At the Market Appraisal you should focus on the agent’s customer service skills, advertising and marketing, fees and expenses, and negotiation skills. These are highly important factors for a successful sale!
Through evaluating all factors, you’ll be able to choose the best agent. The best agent is often the one that offers a realistic property valuation, has superior marketing and negotiation skills, and knows how to work with buyers to create a successful sale.
You should plan for time to prepare your property before it's listed for sale. Ask your sales agent for their opinion on what could be done to improve the final sale price of your property. Remember, first impressions really do count!
There are a few important decisions for you to make with your sales agent:
- Selling method for your property – i.e. Fixed Price, Ranged Price, Auction, or Sale by Tender.
- The advertised asking price for your property (if not selling by auction).
- Marketing/advertising campaign to get the right buyers viewing your property.
Agreement with your agency
Once these decisions are made, you will need to sign a Listing Agreement Authority with your real estate agency. This is a contract outlining the terms, conditions and responsibilities of both parties in the agreement. It will also detail your agent’s fees. It is important that you carefully check all details of this agreement before signing.
You should also collect all relevant property information including:
- Copy of house plan (if available).
- Inclusion and exclusion list.
- Copy of council plan, and any documentation about additions or outdoor improvements to your property, i.e. pool, pergola, carport, garage etc.
- Any relevant building or pest inspection reports.
Once all the information is collated, your property will be placed “on the market”. It will be available for buyers to see online and as per your Listing Agreement Authority in other media and activities.
Showing your property
Your agent will organise inspection times of your property that suit both you and your buyers.
At inspections, it is highly important that buyers view your property looking its very best. This ensures that each selling opportunity is taken full advantage of, and it greatly increases your chances of an excellent sales result.
After each inspection you will be given buyer feedback from your agent.
Negotiation with buyers
Following one or more inspections, buyers will then submit offers to purchase your property.
As a skilled negotiator, it is now your agent’s responsibility to take the lead, negotiating with buyers to get the best possible final price. Throughout the negotiation process your agent should keep you fully informed as to the progression of the negotiations and consult with you on the decisions to be made.
A price will then be finally agreed and you will move to the ‘Contract’ phase.
There are two methods you can exchange contracts with your buyer.

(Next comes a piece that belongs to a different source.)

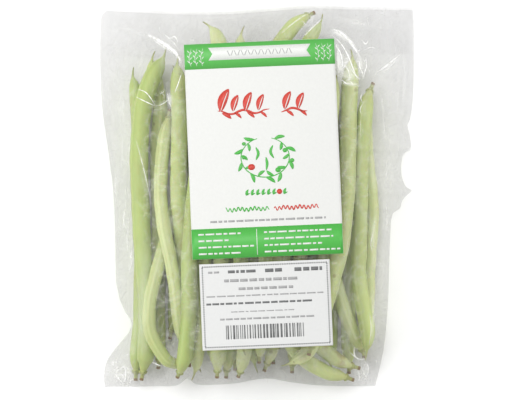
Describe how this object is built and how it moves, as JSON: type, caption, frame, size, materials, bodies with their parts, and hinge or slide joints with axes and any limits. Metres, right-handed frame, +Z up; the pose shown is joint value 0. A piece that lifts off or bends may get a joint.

Method 1) Exchange of contracts with a 'Cooling-Off' period
This method is used most frequently. The 'cooling-off' period allows the buyer to enter into a conditional binding contract with you (the vendor/seller), from your acceptance of the selling price, and the buyer's payment of the deposit. The 'cooling-off' period entitles the buyer exclusivity on your property for a period of 5 business days. The 5-day period allows the buyer to carry out all inspections on your property (usually building and pest inspections) and to finalise finance arrangements.
As the seller entering into this 'cooling-off' period, you enter into an unconditional commitment with the buyer to sell under the agreed terms and conditions of the negotiated contract.
After the ‘cooling-off’ period, the buyer retains the right to withdraw from the contract in-line with its terms. Withdrawing from the contract can be for any reason, and the penalty is 0.25% of the selling price, which will then be paid to you (the vendor/seller).
Method 2) Exchange of contracts by way of an 'Unconditional Exchange'
Your solicitor will follow-up this method of exchange of contracts. A 66W certificate is signed by both parties’ solicitors, which waives the 'cooling-off' rights under the contract.
Before the exchange of contracts takes place unconditionally, the buyer must carry out all enquiries and inspections before exchange, as no 'cooling-off' period applies.
The period of time between exchange of contracts and the completion of the sale is referred to as Settlement. Most property transactions will settle in 42 days.
Throughout the Settlement phase you will be required to sign legal papers with your solicitor/ conveyancer to facilitate the transfer of property title, and to organise the disbursement of funds.
The payment of your real estate agency's fee is the final step in the Settlement phase.